I hit puberty in early May 2005. Since it happened, I began to hate my body – I resented my own physical assests and how they attracted unwanted attention, comments and stares that made me uncomfortable. I gained weight and my body matured at a quicker rate than my peers. Every part of me felt as if it were turning into something immodest; something that men could objectify. I hated how I came to feel like a piece of flesh in their eyes, instead of a human being.

“Eeee sombongnya!” (“Ugh, why so cold?”) 

“Ingat cantik sangatlah tu!” (“You think you’re so pretty?”) 

“Hek eleh, perasan orang nak kat dia! Pui!” (“You think you’re so desirable? Don’t flatter yourself!”)

It was not easy to deal with, when I had to walk back and forth to my school. I lived in a small village, and my primary school was in a neighbouring village. I had to walk 20-30 minutes to school. Those 20-30 minutes were hell to me.

“Hi cik adik, nak pergi mana tu?” (“Hey, little girl, where are you off to?”)

“Hi sayang, sini dulu” (“Hey, darling, why don’t you come over here for a minute?”) 

“Weee wit, pandang sini!” (*wolf-whistles* “Look over here!”) 

My first experience with catcalling was when the boys at the roadside would whistle and smirk at me. They  would ask me where I was going and if they could “accompany” me. They looked at me as if I were a toy, something to play with and have fun with, for their little amusement. I felt uneasy with being treated that way. These boys, they spent all their time hanging around by the roadside, catcalling girls – and to conceal their wounded egos when their catcalls went unreplied, they would cuss you. What do catcallers actually want? The question remains in my mind, till today.

I used to think I hated them because they didn’t go to school; but soon I realised that I hated them because no one told them that it was wrong to catcall; because they got away with it as if they had every right to do it, as if it were the most natural thing in the world, despite how filthy it made me feel.  The mak cik, pak cik, nenek and atuk who watched as it happened to me did nothing to intervene. Some of them even advised me to wear clothing that was less revealing. What is possibly less revealing that a school uniform and a tudung?
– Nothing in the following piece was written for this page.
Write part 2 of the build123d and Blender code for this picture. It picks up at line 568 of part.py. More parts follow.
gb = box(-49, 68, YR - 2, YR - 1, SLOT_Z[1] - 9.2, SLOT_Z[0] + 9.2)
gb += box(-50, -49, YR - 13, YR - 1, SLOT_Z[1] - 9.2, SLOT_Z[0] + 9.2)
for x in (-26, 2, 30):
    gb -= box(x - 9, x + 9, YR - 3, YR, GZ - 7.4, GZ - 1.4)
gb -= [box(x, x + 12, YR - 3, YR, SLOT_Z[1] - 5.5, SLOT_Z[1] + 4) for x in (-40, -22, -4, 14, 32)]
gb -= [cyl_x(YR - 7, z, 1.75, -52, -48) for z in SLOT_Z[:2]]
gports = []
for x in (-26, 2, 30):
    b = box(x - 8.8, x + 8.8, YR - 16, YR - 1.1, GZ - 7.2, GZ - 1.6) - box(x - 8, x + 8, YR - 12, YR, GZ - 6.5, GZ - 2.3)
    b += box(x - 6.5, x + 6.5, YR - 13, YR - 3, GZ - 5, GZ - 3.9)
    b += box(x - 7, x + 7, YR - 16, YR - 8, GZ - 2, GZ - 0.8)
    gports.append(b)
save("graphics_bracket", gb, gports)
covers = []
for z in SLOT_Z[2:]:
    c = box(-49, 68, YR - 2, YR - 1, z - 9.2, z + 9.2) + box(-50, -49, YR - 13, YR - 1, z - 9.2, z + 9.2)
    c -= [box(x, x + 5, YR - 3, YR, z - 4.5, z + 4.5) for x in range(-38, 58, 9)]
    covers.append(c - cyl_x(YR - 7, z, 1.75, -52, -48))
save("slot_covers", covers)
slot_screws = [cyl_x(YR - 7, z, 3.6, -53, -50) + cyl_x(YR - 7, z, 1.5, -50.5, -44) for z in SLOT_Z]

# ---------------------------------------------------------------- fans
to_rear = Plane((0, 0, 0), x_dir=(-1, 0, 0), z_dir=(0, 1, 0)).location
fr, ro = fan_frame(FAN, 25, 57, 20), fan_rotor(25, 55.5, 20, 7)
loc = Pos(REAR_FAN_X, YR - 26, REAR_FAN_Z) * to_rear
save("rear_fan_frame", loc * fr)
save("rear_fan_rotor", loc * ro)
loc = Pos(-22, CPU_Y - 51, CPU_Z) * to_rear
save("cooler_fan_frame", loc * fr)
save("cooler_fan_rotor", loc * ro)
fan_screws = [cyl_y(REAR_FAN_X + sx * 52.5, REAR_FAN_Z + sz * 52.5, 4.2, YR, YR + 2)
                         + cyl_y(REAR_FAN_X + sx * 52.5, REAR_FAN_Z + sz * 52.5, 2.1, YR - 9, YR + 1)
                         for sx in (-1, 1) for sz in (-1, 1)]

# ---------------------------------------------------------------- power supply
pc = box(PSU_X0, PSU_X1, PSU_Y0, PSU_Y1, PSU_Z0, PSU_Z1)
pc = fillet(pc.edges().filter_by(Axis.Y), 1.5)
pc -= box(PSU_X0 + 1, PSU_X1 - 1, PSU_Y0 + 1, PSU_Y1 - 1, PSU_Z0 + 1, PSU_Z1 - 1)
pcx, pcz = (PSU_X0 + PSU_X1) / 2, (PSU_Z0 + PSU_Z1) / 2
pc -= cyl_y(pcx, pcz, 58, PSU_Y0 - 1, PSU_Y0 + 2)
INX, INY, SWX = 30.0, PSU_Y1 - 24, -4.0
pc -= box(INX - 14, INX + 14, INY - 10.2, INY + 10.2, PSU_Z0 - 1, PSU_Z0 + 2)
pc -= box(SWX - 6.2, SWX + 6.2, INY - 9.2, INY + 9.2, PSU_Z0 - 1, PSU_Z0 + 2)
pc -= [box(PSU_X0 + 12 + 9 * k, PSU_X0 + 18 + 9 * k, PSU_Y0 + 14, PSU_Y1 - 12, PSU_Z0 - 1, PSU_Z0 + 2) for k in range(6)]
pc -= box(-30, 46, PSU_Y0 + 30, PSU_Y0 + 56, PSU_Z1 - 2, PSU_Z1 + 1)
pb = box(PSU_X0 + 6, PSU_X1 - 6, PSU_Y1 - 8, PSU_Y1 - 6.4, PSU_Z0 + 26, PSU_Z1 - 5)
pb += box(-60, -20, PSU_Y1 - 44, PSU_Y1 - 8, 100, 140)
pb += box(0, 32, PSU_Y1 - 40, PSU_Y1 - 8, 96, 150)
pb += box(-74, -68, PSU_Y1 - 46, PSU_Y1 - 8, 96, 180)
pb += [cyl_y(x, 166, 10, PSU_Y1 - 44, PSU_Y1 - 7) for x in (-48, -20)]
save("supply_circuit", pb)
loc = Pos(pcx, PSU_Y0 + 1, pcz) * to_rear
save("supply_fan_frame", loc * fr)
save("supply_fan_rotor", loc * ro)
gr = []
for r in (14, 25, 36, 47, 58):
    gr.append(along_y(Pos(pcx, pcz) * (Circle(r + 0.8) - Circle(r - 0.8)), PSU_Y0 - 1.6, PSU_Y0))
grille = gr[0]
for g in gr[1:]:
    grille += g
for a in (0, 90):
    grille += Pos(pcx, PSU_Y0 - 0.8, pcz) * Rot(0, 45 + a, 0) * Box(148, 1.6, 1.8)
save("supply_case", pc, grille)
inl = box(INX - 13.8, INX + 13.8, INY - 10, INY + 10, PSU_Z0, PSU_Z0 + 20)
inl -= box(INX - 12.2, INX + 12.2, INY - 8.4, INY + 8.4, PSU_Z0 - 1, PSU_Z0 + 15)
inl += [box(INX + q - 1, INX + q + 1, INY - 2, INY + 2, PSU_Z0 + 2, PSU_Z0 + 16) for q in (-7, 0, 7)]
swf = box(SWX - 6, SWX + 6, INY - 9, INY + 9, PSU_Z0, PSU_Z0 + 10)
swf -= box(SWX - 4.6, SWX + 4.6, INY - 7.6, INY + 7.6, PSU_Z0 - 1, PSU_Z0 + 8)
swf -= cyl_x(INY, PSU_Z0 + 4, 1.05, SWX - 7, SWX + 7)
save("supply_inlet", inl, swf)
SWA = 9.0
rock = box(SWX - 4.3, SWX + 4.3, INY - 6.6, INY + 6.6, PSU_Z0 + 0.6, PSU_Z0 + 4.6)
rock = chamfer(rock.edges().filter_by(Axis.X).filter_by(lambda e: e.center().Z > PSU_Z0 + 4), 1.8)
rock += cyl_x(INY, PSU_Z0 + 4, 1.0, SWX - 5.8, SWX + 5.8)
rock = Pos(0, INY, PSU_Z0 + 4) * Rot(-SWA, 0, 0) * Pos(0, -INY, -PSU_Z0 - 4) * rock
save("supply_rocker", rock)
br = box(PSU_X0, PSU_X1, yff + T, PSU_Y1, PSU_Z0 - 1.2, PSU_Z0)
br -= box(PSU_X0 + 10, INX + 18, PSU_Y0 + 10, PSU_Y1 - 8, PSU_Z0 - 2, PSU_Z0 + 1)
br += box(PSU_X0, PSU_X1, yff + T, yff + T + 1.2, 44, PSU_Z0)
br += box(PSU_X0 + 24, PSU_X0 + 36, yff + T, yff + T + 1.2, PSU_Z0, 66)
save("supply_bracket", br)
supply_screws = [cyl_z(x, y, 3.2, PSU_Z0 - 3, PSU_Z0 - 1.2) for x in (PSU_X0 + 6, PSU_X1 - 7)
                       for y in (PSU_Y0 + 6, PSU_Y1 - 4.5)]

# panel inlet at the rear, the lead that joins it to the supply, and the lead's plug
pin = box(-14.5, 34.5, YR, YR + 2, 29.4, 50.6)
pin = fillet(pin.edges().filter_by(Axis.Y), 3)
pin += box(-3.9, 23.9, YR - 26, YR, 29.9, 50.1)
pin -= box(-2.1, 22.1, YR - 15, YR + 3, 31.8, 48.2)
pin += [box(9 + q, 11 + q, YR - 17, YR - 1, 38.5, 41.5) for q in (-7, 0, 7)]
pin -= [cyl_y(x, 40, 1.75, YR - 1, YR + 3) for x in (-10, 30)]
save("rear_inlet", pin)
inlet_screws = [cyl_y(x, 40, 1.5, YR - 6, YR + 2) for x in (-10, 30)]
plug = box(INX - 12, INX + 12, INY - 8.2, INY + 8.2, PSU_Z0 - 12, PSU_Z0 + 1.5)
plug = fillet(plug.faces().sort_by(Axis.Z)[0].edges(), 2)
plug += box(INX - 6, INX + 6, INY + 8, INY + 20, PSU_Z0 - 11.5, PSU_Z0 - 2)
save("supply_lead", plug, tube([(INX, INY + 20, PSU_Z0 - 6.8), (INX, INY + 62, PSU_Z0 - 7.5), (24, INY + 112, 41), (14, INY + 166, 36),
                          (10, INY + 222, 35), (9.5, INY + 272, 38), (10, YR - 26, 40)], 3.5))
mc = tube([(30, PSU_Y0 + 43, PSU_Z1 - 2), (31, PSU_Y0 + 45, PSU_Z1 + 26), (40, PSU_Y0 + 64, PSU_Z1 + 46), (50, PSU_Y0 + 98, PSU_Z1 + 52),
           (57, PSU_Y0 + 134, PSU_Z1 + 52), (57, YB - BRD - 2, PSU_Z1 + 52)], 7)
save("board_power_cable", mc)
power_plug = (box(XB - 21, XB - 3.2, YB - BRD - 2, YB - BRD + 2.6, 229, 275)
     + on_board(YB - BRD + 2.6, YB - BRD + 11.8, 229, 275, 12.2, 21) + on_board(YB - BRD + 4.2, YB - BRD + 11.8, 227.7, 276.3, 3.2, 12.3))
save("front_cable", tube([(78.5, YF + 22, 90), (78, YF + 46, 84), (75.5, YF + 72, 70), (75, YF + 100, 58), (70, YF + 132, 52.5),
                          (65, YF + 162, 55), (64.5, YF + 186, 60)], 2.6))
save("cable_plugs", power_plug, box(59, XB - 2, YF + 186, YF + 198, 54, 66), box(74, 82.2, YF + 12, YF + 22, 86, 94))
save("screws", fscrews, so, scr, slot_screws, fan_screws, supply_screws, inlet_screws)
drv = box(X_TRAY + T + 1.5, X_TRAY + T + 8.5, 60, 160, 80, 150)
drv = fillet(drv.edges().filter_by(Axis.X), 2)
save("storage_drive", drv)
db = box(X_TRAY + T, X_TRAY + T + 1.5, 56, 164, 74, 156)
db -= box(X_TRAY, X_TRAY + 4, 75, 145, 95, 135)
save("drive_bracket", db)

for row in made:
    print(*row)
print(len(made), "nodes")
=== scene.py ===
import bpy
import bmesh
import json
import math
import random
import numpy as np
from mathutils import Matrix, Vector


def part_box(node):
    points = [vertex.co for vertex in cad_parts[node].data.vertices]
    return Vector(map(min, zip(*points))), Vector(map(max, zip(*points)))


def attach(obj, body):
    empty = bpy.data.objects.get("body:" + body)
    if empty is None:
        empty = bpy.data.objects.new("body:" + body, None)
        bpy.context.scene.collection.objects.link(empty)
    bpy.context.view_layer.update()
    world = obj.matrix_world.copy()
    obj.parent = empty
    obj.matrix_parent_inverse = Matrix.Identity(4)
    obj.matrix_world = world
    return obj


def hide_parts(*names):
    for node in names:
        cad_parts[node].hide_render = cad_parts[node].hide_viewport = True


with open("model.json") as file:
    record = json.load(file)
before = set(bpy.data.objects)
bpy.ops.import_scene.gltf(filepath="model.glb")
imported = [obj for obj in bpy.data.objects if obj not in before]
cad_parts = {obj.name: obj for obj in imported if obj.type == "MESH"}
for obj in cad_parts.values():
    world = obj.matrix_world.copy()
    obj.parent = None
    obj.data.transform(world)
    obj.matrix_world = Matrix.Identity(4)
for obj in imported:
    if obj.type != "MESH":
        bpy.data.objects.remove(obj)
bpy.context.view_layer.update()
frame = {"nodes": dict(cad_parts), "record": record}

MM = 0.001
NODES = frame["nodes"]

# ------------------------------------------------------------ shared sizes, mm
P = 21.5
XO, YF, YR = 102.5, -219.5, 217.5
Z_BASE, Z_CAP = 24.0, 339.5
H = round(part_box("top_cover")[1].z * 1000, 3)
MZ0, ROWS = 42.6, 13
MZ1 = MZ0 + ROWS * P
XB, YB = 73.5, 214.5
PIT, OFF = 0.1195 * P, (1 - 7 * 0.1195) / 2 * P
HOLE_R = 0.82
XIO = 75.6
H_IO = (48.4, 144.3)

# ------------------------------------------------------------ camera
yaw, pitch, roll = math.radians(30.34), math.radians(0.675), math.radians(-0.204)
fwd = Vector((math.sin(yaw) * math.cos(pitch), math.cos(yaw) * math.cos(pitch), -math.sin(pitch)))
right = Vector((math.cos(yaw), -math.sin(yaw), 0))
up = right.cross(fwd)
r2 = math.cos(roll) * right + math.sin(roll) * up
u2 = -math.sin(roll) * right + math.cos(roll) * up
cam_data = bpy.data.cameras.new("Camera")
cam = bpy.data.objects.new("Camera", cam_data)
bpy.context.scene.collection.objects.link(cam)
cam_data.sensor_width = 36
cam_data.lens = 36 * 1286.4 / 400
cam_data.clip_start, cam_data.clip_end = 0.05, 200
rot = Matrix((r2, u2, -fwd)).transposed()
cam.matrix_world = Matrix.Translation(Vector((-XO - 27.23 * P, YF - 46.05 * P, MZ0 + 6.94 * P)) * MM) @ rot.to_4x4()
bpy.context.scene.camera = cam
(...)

I usually went home feeling quite defeated; having to suppress my anger towards these boys and how they treated me, because it was a small matter to the people around me. The mak cik and pak cik would suggest that I just smile and let it pass. They would say things like:

“Dah dara, ada peminat.” (“You’re at that age, you’ve got admirers!”) 
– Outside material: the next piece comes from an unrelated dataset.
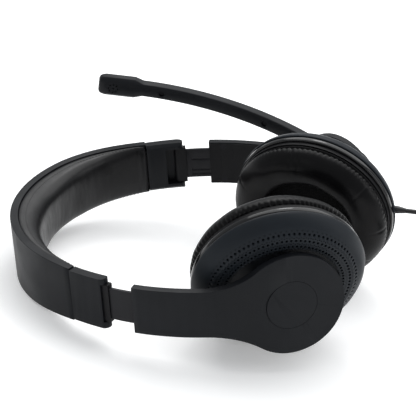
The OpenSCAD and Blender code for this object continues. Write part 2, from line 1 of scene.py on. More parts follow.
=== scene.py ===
"""Over-ear office headset on its side: the looks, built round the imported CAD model."""

import json
import math

import bmesh
import bpy
import numpy as np
from mathutils import Matrix, Vector, noise

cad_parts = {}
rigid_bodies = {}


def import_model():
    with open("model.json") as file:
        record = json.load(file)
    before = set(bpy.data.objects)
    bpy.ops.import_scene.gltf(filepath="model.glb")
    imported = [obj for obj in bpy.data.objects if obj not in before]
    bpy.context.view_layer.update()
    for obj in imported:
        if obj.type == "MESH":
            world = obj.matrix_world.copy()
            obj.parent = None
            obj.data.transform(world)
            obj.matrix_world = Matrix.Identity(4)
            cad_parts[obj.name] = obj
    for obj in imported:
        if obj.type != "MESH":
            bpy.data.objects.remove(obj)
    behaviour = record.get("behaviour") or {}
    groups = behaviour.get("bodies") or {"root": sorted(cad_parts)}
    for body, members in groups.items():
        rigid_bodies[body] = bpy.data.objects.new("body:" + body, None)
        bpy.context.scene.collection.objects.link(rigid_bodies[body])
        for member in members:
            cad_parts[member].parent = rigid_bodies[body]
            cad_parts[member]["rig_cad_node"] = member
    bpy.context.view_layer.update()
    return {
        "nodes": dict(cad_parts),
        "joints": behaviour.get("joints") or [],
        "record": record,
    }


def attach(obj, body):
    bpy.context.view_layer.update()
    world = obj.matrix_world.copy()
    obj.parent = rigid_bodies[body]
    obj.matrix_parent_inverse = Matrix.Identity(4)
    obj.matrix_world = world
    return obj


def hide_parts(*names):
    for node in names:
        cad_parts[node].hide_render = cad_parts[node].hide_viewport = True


MM = 0.001
SIDES = ("right", "left")

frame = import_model()
joints = {j["name"]: j for j in frame["joints"]}
nodes = frame["nodes"]
scene = bpy.context.scene

# ---- camera ------------------------------------------------------------------------------------

CAMERA = dict(target=(0.0031, -0.0051, 0.0425), distance=0.899, azimuth=10.46, elevation=25.06,
              roll=7.59, lens=156.4)


def make_camera(target, distance, azimuth, elevation, roll, lens):
    """A camera that looks at target from an azimuth and an elevation, tipped by roll degrees."""
    a, e = math.radians(azimuth), math.radians(elevation)
    back = Vector((math.sin(a) * math.cos(e), -math.cos(a) * math.cos(e), math.sin(e)))
    data = bpy.data.cameras.new("camera")
    data.lens = lens
    data.sensor_width = 36
    data.clip_start = 0.05
    camera = bpy.data.objects.new("camera", data)
    turn = back.to_track_quat("Z", "Y").to_matrix().to_4x4()
    camera.matrix_world = (Matrix.Translation(Vector(target) + back * distance) @ turn
                           @ Matrix.Rotation(math.radians(roll), 4, "Z"))
    scene.collection.objects.link(camera)
    scene.camera = camera


make_camera(**CAMERA)

# ---- building helpers --------------------------------------------------------------------------


def add_object(name, data):
    piece = bpy.data.objects.new(name, data)
    scene.collection.objects.link(piece)
    return piece


def mesh_piece(name, points, faces, matrix, smooth=True):
    """A piece from points in millimetres, which a matrix takes to their place in the row frame."""
    mesh = bpy.data.meshes.new(name)
    mesh.from_pydata([matrix @ (Vector(p) * MM) for p in points], [], faces)
    mesh.validate()
    if smooth:
        mesh.shade_smooth()
    return add_object(name, mesh)


def grid_faces(rows, columns, close_rows=False, close_columns=False):
    """Quads over a grid of points stored row by row."""
    faces = []
    for i in range(rows if close_rows else rows - 1):
        for j in range(columns if close_columns else columns - 1):
            i2, j2 = (i + 1) % rows, (j + 1) % columns
            faces.append((i * columns + j, i * columns + j2, i2 * columns + j2, i2 * columns + j))
    return faces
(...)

“Terima je lah, orang puji tu.” (“Learn how to take a compliment!”) 

Most people don’t understand the trouble with this: catcalls are not flattering words. It made me feel painfully uneasy because I was being “evaluated” in the way that I appeared to them. Every step I took along the road – because there was no alternative road home – felt like a walking path to hell; long and painful.

All this obscenity continued while I battled with the rage inside of me; the deep sense of injustice I felt every day as I endured what felt like an assault on my dignity. They way they would stare at me like a stripper on a pole; as if nothing covered my body – while I was in my school uniform. No revealing clothes, and even a scarf on my head, yet they made me feel as if I were stripped bare.
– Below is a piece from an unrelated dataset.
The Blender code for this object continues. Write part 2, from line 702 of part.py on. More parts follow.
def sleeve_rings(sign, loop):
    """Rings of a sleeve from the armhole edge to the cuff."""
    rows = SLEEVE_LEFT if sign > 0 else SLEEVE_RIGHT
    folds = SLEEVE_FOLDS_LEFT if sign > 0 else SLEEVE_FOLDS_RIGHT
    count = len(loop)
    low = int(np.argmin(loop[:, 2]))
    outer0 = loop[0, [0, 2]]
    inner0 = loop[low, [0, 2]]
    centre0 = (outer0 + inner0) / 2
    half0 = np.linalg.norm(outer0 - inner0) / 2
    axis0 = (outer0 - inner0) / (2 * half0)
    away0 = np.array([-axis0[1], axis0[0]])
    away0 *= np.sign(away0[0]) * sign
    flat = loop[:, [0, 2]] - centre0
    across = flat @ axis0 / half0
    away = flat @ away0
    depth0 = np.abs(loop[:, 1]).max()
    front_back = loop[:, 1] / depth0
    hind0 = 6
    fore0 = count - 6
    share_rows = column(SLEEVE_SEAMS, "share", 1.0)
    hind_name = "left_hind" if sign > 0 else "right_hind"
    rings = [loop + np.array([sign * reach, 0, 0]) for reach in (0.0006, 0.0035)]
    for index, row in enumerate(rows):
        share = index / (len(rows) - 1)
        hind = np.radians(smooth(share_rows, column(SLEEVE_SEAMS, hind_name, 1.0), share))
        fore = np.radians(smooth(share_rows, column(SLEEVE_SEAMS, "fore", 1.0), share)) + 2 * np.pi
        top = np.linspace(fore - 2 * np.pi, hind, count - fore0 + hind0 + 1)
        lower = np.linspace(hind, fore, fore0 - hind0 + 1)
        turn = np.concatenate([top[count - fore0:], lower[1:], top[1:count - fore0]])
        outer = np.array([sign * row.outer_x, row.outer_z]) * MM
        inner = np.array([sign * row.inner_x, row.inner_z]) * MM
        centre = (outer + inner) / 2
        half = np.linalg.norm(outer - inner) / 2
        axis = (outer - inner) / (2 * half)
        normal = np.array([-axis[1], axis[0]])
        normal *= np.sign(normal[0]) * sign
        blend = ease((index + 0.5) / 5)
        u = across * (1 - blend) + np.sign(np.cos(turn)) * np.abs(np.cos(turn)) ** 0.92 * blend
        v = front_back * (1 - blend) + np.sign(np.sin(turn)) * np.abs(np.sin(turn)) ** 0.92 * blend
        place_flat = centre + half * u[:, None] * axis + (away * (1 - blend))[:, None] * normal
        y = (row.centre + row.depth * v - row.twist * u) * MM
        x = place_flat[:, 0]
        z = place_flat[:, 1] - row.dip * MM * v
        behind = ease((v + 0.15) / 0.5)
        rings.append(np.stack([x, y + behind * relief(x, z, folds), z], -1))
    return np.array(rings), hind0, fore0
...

The whistling, kissing sounds that came from roadside; some would be quick to dismiss these experiences, but the scars they left on me are very real. I hate walking, even now as a working adult, and I would rather fork out money (that could be better spent) on an Uber than to walk to my workplace.

“Look at how plump she is!”

“Yummy girl!”

“Look here, girl!”

I hate walking alone, anywhere. I wouldn’t even hold my chin up while walking, because I would rather not look into the faces of people I pass by, in case one of those faces had on it a smirk that felt all too familiar. I have become so cautious of people around me and what would they say about how I look. My self-esteem has been all but destroyed.

Here we ponder: Why do people consider catcalling a compliment?

A good article by Emma Nobel explains why catcalling is no compliment. It makes women feel less safe, and this is something that I can relate to. When I get catcalled, I feel anxious about what the perpetrator might do to me, and I know that I am not alone in feeling this way.  I would love to have enough courage to combat catcalling like this girl here does, attacking her catcallers’ egos as an act of resistance to reclaim her self-esteem.

I still feel anxious whenever I walk alone, even in the daytime. I wouldn’t go out alone, especially if I risk having to pass through a group of men. Some would say that #notallmen engage in this behaviour, but it only takes a few to leave an impact on your entire life.

Gangguan Di Jalanan: Mengapa Ia Masih Bukan Jenayah?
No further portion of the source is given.